Seorang anak akan merasa termotivasi
jika hasil jerih payah dan prestasinya dihargai orang tua, sehingga
keharmonisan hubungan keduanya memiliki peranan penting dalam perkembangan anak
tersebut dalam peningkatan prestasi belajar. Akan tetapi terkadang kita jumpai
orang tua yang memaksakan kehendaknya agar anak dapat memenuhi keinginan orang
tuanya itu. Hal ini akan menimbulkan rasa keterpaksaan pada diri anak baik
dalam bidang prestasi, tugas maupun kewajibannya. Rasa keterpaksaan itu akan
mengakibatkan timbulnya rasa malas dan mematikan rasa kesadaran diri dalam
berbuat. Banyak kita dapati seorang anak takut gagal dalam berprestasi, sebab
dampak yang akan didapati dari kegagalannya berupa hukuman maupun siksaan dari
orang tuannya. Bagi sebagian anak yang tidak mendapatkan perhatian dari orang
tuannya, berprestasi adalah sesuatu hal yang tidak penting baginya sebab segala
tindakan yang ia lakukan tidak pernah dihiraukan oleh orang tuanya, sehingga
berprestasi ataupun tidak merupakan suatu hal yang lumrah dan biasa saja.
Syamsu Yusuf mengatakan: “Keluarga
yang fungsional ditandai oleh karakteristik: (a) saling memperhatikan dan
mencintai (b) bersikap terbuka (c) orang tua mau
mendengarkan anak, menerima perasaannya dan menghargai pendapatnya (d) ada “sharing” masalah atau pendapat
diantara anggota keluarga (e) mampu berjuang mengatasi hidupnya (f)
saling menyesuaikan diri dan mengakomodasi (g) orang tua melindungi/mengayomi anak
(h) komunikasi antara anggota keluarga berlangsung dengan baik (i) keluarga
memenuhi kebutuhan psikososial anak dan mewariskan nilai-nilai budaya (j) mampu
beradaptasi dengan perubahan yang terjadi.
Sebagaimana telah dijelaskan
sebelumnya, dalam keluarga terjadi proses interaksi antara anak dan orang tua
selama mengadakan kegiatan pengasuhan. Proses pengasuhan tersebut seperti
mendidik, membimbing dan mendisiplinkan serta melindungi anak untuk mencapai
kematangan sesuai yang diharapkan. Penggunaan pola asuh tertentu memberikan
dampak dalam mewarnai setiap perkembangan terhadap bentuk-bentuk prilaku
tertentu pada anak, seperti prilaku agresif yang sering terjadi.

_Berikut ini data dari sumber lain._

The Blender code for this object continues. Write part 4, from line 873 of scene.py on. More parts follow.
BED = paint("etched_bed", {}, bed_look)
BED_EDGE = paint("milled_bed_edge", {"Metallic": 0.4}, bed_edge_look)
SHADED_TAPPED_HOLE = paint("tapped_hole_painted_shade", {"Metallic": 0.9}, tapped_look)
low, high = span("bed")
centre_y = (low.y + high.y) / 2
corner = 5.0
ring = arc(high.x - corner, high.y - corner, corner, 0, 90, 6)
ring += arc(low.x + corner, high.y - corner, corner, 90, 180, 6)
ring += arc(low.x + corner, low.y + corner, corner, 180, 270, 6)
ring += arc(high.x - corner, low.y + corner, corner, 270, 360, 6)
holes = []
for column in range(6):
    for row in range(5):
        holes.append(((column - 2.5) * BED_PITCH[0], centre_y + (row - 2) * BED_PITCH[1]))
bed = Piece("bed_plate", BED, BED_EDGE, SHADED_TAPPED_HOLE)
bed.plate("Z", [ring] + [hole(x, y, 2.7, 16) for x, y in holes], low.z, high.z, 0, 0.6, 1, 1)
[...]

Keharmonisan dan rasa demokrasi tidak
selalu seperti yang kita harapkan, hingga saat sekarang ini masih banyak orang
tua yang menerapkan kekerasan dalam mendidik anaknya. Mereka beranggapan
pendidikan yang keras akan dapat mewujudkan keinginan dan harapannya, seperti
prestasi, budi pekerti dan lain-lain. Namun sebaliknya kenyataan yang kita jumpai
justru bertolak belakang dengan harapan-harapan yang diinginkan. Anak yang
dididik keras akan timbul rasa tertekan dan takut, ada juga anak yang diberi
kebebasan sehingga anak tersebut malas dan enggan untuk mencapai prestasi yang
lebih baik, sebab tidak adanya perhatian dan tanggapan dari orang tuannya atas
apa yang yang diraihnya.
Pola Asuh
Pola asuh berasal dari kata pola dan asuh. Dalam
kamus besar bahasa Indonesia kata pola mempunyai arti gambar yang dipakai
untuk contoh batik; corak batik atau tenun; ragi atau suri; potongan kertas
yang dipakai model; sistem; cara kerja; – permainan – pemerintahan, bentuk
struktur yang tetap- kalimat; dalam puisi, adalah sajak yang dinyatakan dengan
bunyi gerak kata atau arti. Sedangkan Asuh berarti menjaga merawat dan
mendidik anak kecil; membimbing membantu dan melatih, dsb; memimpin mengepalai,
menyelenggarakan suatu badan atau kelembagaan.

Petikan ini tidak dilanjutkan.